University of Iowa to break ground on $50 million art museum
IOWA CITY, Iowa (AP) — After 11 years without a home for its art collection, the University of Iowa announced a groundbreaking ceremony for a new art museum building at 3 p.m. on June 7 in Gibson Square Park.
The $50 million project represents the final structure to be rebuilt since the university started reconstructing what was lost in the 2008 flood, according to a release.
Construction of the museum is scheduled to start this fall and the university hopes to celebrate its opening in 2022.
“It feels fantastic,” Stanley Museum of Art Director Lauren Lessing told the Iowa City Press-Citizen while sitting in the office of the Old Musem of Art, the university’s original museum building completed in 1969.

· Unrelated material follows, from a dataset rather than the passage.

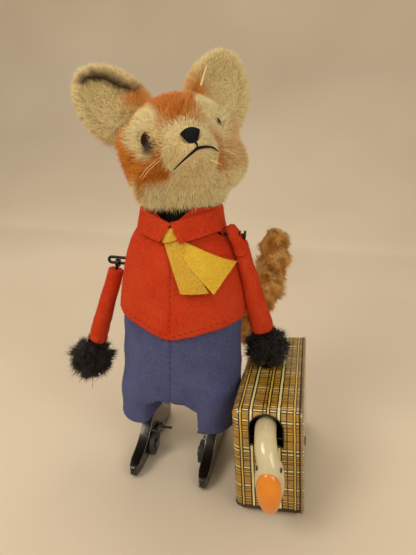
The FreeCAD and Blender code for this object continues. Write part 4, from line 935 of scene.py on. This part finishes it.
def head_colour(points):
    """The face's colour at each place: rust forehead and cheeks, pale eyes, muzzle and chin, and painted shade
    round the right eye.
    """
    local = HEAD.into(points)
    wobble = waves(points, 52, 6) * 0.07
    folded = np.abs(local * (1, 0, 0)) + local * (0, 1, 1)
    patch = 1 - smooth(reach(folded, (9.4, -10, 5), (5.4, 8, 9.2)) + wobble, 0.72, 1.12)
    muzzle = 1 - smooth(reach(local, (0, -20.5, -3.4), (9.4, 9.0, 9.6)) + wobble, 0.84, 1.1)
    chin = smooth(-local[:, 2] + wobble * 12, 8.2, 10.4) * smooth(-local[:, 1], -8, -1)
    jaw = smooth(folded[:, 0], 14.6, 16.4) * smooth(-local[:, 1], -1, 4)
    jaw = jaw * smooth(-local[:, 2], 4, 8)
    bridge = 0.85 * np.exp(-(reach(folded, (6.2, -16.5, 1.5), (3.2, 6, 5.0)) ** 2))
    wash = 0.6 * smooth(local[:, 0], 6, 10) * smooth(-local[:, 1], -4, 4)
    pale = np.maximum.reduce([patch, muzzle, chin, jaw, bridge, wash])[:, None]
    blotch = smooth(waves(points, 51, 7), -1.1, 1.1)[:, None]
    warm = blend(FUR_RUST, FUR_ORANGE, 0.3 + 0.4 * blotch)
    light = blend(FUR_BEIGE, FUR_CREAM, 0.5 + 0.5 * blotch)
    # painted shade: dark brown round the sunken right eye, where the fur shades it
    eye_socket_shade = 0.95 * np.exp(-(reach(local, (-10.0, -13.5, 0.3), (1.9, 3.0, 2.3)) ** 4))[:, None]
    return blend(blend(warm, light, pale), FUR_BROWN * 0.6, eye_socket_shade)


def mouth_lines():
    """The stitched mouth as lines of (x, z) on the head, before they are laid on it."""
    stem = [(0.5, -4.8), (0.6, -5.8), (0.5, -6.8)]
    left = [(0.5, -6.8), (-1.5, -7.7), (-3.3, -8.4), (-5.4, -8.9)]
    right = [(0.5, -6.8), (2.6, -6.8), (4.3, -7.0), (6.0, -7.2)]
    return [stem, left, right]


def make_head():
    """The plush head: backing cloth, pile, stitched nose and mouth, whiskers."""
    mesh = remeshed("head_core", 0.6, 14)
    # painted shade: the cloth under the pile is darkened to 0.8 of the face's colour
    paint_points(mesh, head_colour(arrays(mesh)[0]) * 0.8)
    register("head_cloth", mesh, SKIN, "head", ["head_core"])
    tree = tree_of(mesh)

    nose = centre("nose")
    eyes = [centre(name) for name in ("left_eye", "right_eye")]
    lines = []
    for line in mouth_lines():
        spots = []
        for x, z in line:
            start = HEAD.out((x, -50, z))
            spot, normal = drop_on(tree, start, HEAD.axes[1])
            spots.append(spot + normal * 0.75)
        lines.append(curve_through(spots, 8))
    mouth = joined("mouth_thread", [
        tube("mouth_thread", line, 0.42, 8, taper=np.linspace(1, 0.35, len(line))) for line in lines
    ])
    register("mouth_thread", mouth, THREAD, "head")
    trail = np.concatenate(lines)

    for part, count in (("a", 24000), ("b", 24000)):
        roots, normals = scatter(mesh, count)
        local = HEAD.into(roots)
        flow = roots - nose
        flow = unit(flow - np.einsum("ij,ij->i", flow, normals)[:, None] * normals)
        away = np.linalg.norm(local - np.array((0, -20, -5)), axis=1)
        lengths = (0.8 + 1.1 * smooth(away, 4, 13)) * rng.uniform(0.7, 1.2, len(roots))
        side = smooth(np.abs(local[:, 0]), 11.5, 14.5) * np.exp(-(((local[:, 2] - 8) / 6) ** 2))
        throat = smooth(-FIGURE.into(roots)[:, 2], -97, -93.5)
        lengths = lengths * (1 + 1.3 * side + 0.9 * throat * rng.random(len(roots)))
        flow = unit(flow + throat[:, None] * np.array((0, 0, -1.2)))
        keep = FIGURE.into(roots)[:, 2] > 92.4
        keep &= np.linalg.norm(roots - nose, axis=1) > 2.7
        for eye in eyes:
            keep &= np.linalg.norm(roots - eye, axis=1) > (1.5 if eye is eyes[1] else 0.9)
        gap = np.min(np.linalg.norm(roots[:, None] - trail[None, ::3], axis=2), axis=1)
        keep &= gap > 0.85
        lengths = lengths * (0.5 + 0.5 * smooth(gap, 0.8, 2.4))
        clump = clumps(roots, 61, 2.6)
        ways = unit(normals + flow * 0.55 + clump * 0.2 + rng.normal(size=roots.shape) * 0.18)
        tints = head_colour(roots) * rng.uniform(0.72, 1.22, (len(roots), 1))
        widths = rng.uniform(0.05, 0.085, len(roots))
        droop = flow * 0.5 + rng.normal(size=roots.shape) * 0.25
        chosen = (roots, ways, lengths, widths, tints, droop, normals)
        hairs = strands("head_pile_" + part, *(values[keep] for values in chosen))
        register("head_pile_" + part, hairs, FUR, "head")

    make_nose(nose)
    make_whiskers(tree)
    for name, sunk in (("left_eye", 1.7), ("right_eye", 0.3)):
        middle = HEAD.into(centre(name)) + (0, sunk, 0)
        angles = np.linspace(0, math.pi, 15)
        line = middle + np.outer(np.cos(angles), (0.5, -1.5, 1.9))
        round_off = np.maximum(np.sin(angles), 0.02)
        ball = tube(name + "_glass", HEAD.out(line), 1.8, 24, taper=round_off)
        register(name + "_glass", ball, EYE, "head", [name])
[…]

She recalled watching a broadcast of the 2008 flood showing images of students picking up sandbags with a gloomy outlook predicted for the university’s future.
Years later, after seeing the energy put into keeping the museum alive despite the challenges, she said it almost feels like they’re the ones lifting those sandbags.
Since the museum safely removed its collection 11 years ago, the institution has displayed pieces in museums across Iowa and around the globe.
The university’s most well-known painting, Jackson Pollack’s Mural, for example, has been to the Getty Conservation Institute in Los Angeles and to museums in Italy, Germany and England as well as the Figge Art Museum in Davenport.
The Iowa Memorial Union has also maintained a space for a small percentage of the museum’s artwork, but the majority of the collection is being stored in several locations.
“It’s been a long wait, but in just a few years we will be able to bring the Stanley’s world-class collections home to support the education of UI students and to enrich the lives of people across our state,” she said.
There are several aspects Lessing is particularly excited about, in addition to the building itself. First, the new museum will have space to store its entire collection, and secondly, it will be designed to serve the needs of a 21st-century art museum.
“The old building was designed as a jewel box,” Lessing said. “The new space will be a laboratory and a social space.”
Although the old building is about 72,000 square feet, bigger than the new building’s 60,000 square feet, it wasn’t built to hold events for teaching, performance and engagement.
The director said museum staff is seeking ways to connect with organizations such as Film Scene, local schools and other museums such as the Figge.
As for engagement, It will offer the ability for people to request to see any item they’re interested in. For example, Lessing said if someone was interested in artist Grant Wood’s drawings, they could make an appointment to have them taken out of storage and view them.
“It’s art that belongs to every citizen here,” she said. “And we work for them.”
The museum continues fundraising for its new structure and has committed to raising half of the $50 million total. The other half will be funded by University of Iowa Facility Corporation Bonds.
Richard and Mary Jo Stanley, of Muscatine, donated $10 million to the project in December of 2017, a gift which the museum honored with the renaming of the institution.
With donations from more than 344 donors, it’s raised $20 million so far. Lessing said she’s confident the museum will raise their half in time.